Lees verder onder de foto
Eenvoudige besturing
Vanuit de cabine voelt de machine veel minder kolossaal dan dat-ie oogt. De draaicirkel is korter dan je verwacht. Wel merkten we dat het sturen vrij zwaar gaat. De oplossing hiervoor volgt mogelijk in de vorm van een zwaardere stuurpomp. Kijken we verder naar de besturing, dan zien we de hondengangfunctie. Die vervangt het knopje van de trekkrachtregeling van het neuswiel die in de drie- en vijfwieler zit. Verder is alles gelijk gebleven, zodat een Ploeger-rijder er zonder uitleg mee kan werken. Maar ook nieuwe chauffeurs hebben het snel onder de knie, zo ervaarden we zelf. We drukten op E-knop op de rijhendel en de zelfrijder laat vervolgens automatisch de 8 meter brede Veenhuis zakken, schakelt de verdeler in, opent de afsluiters en schakelt de 9-kuubs Börger-verdringerpomp in. We duwen het hendel naar voren en tikken al snel een krappe 12 km/u aan.

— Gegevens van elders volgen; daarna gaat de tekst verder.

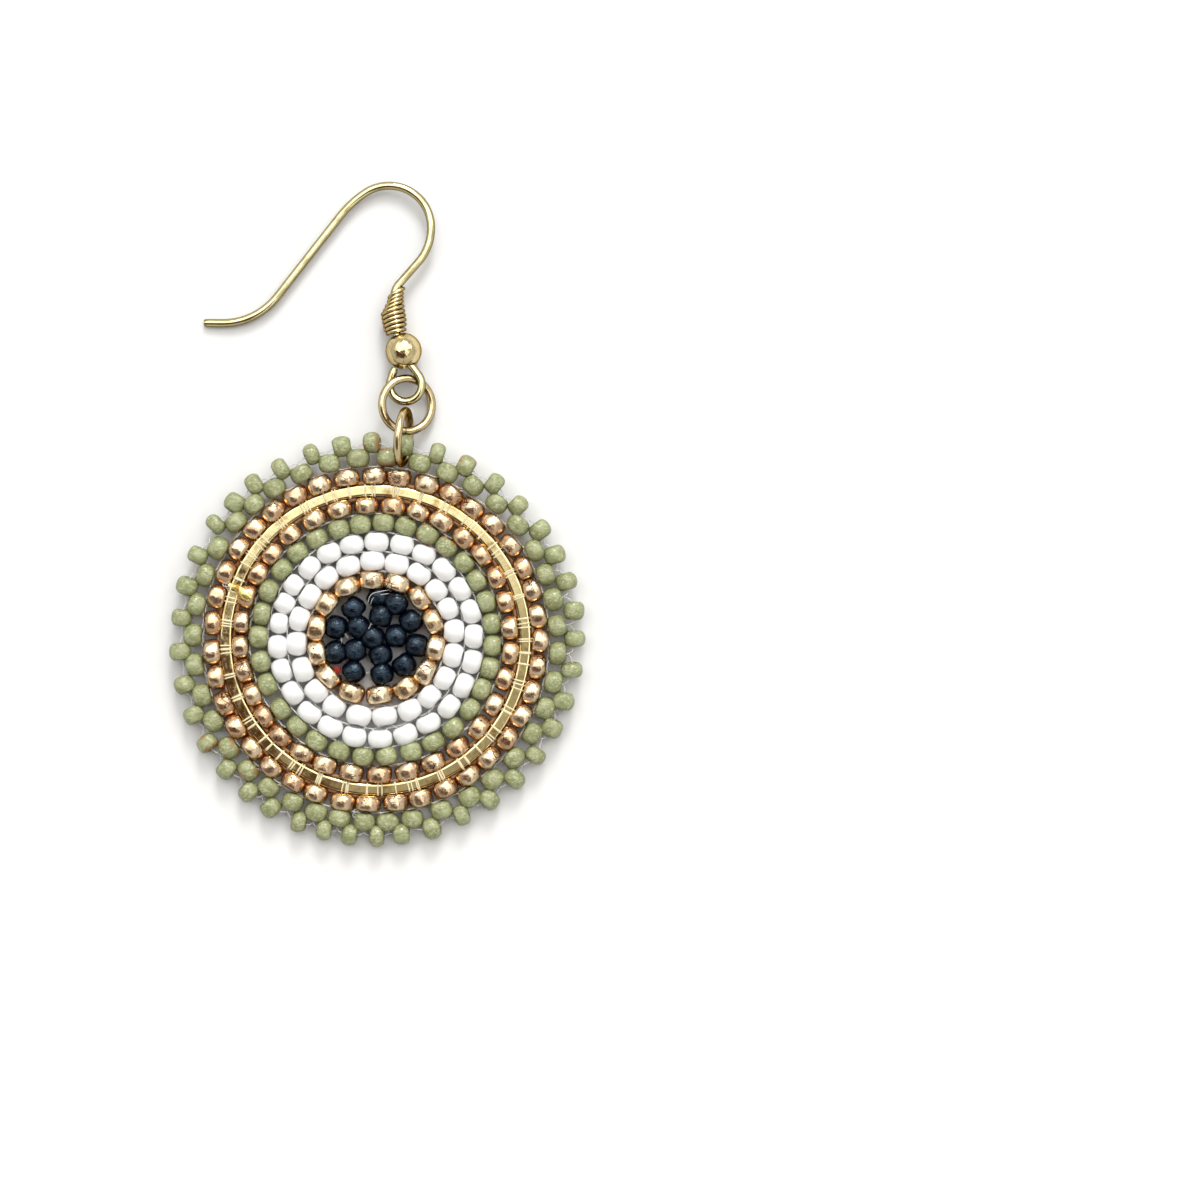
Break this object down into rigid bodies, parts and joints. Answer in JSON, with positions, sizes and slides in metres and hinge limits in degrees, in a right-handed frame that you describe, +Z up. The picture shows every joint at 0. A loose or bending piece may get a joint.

In de spiegels zien we dat de bemester toch écht in de grond zit, terwijl we daar in de cabine vrijwel niets van merken.
Lees verder onder de foto
Kwestie van details
Omdat we er praktisch vanaf het afbouwen in de fabriek tot en met de eerste bewerkte hectares bij waren, zagen we ook wat kinderziektes. Zo misten we een handvat tijdens het opstappen en merkten we het zware sturen op. Ook de hondengang werkte nog niet helemaal naar wens, en moeten er enkele weigerende verlichtingsstekkers worden nagelopen. Toch zijn we erg onder de indruk, omdat het hier gaat om de állereerste veldtest. Hoeveel de machine gaat kosten weet de fabrikant nog niet, omdat tijdens het prototype-traject nog aanpassingen kunnen plaatsvinden. Ploeger streeft ernaar om de voorserie van de AT5104 volgend jaar op de markt te kunnen brengen.